Fate and contaminant transport model-driven probabilistic human health risk assessment of DNAPL-contaminated site

In this study, fate and contaminant transport model-driven human health risk indexes were calculated due to the presence of dense non-aqueous phase liquids (DNAPLs) in the subsurface environment of air force base area in Florida, USA. Source concentration data of DNAPLs was used for the calculation of transport model-driven health risk indexes for the children and adult sub-population via direct oral ingestion and skin dermal contact exposure scenario using 10,000 Monte Carlo type simulations. The highest variation in the probability distribution of transformed DNAPL compound (cis-dichloroethene (cis-DCE) > vinyl chloride (VC)) was observed as compared to parent DNAPL (tetrachloroethene (PCE)) based on the 50-year simulation timespan. Transformed DNAPL compounds (VC, cis-DCE) posed the highest risk to human health for a longer duration (up to 15 years) in comparison to parent DNAPL (PCE), as non-carcinogenic hazard quotient varied from 400 to 1100. Carcinogenic health risks were observed as 3-order of magnitude higher than safe limit (HQ_Safe < 10⁻⁶) from 2nd to 5th year timespan and fall in the high-risk zone, indicating the need for a remediation plan for a contaminated site.
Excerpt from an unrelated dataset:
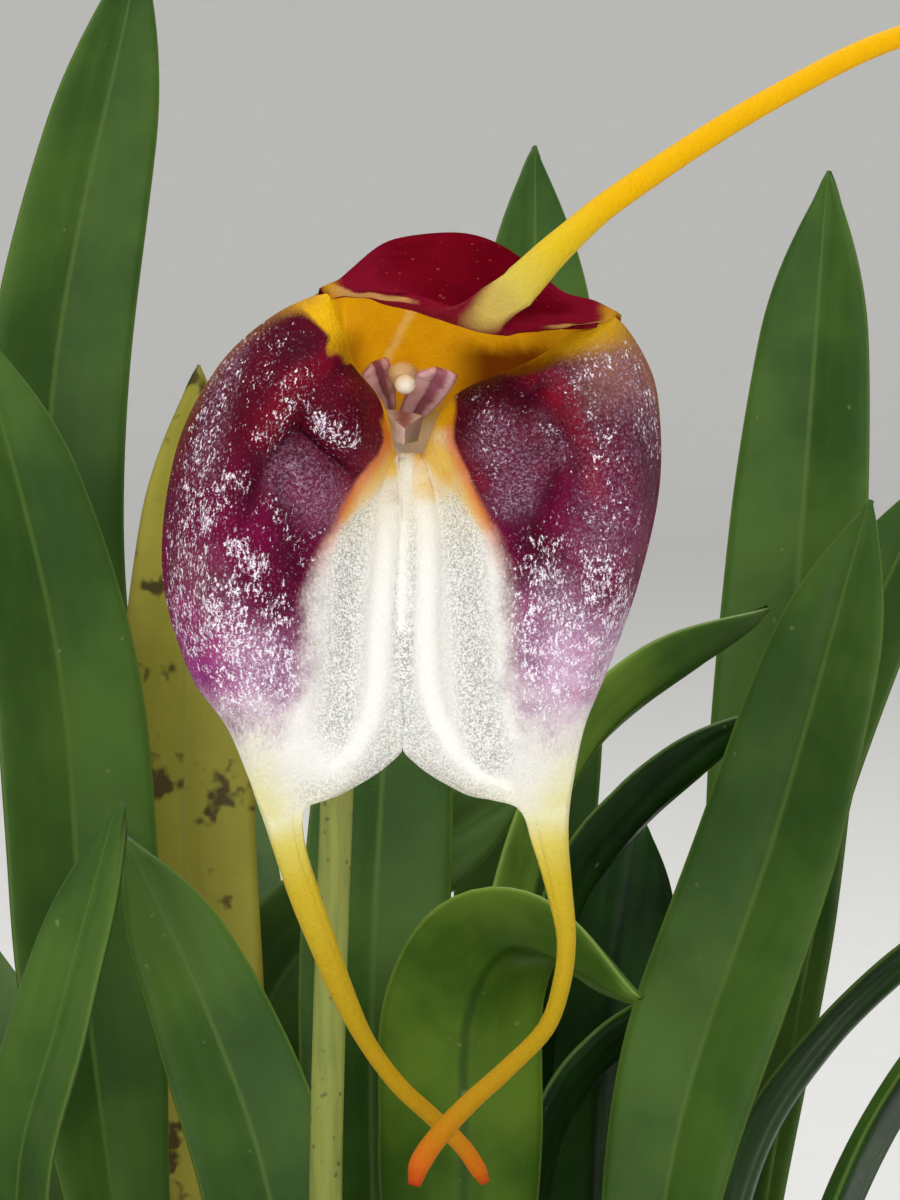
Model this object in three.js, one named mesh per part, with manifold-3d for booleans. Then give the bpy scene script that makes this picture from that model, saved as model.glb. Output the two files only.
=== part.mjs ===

Variance attribution analysis revealed that concentration, body weight, and exposure duration (contribution percentage – 70 to 95%) were the most important parameters, highlighting the impact of dispersivity and exposure model in the estimation of risk indexes. This approach can help decision-makers when a contaminated site with partial data on hydrogeological properties and with higher uncertainty in model parameters is to be assessed for the formulation of remediation measures.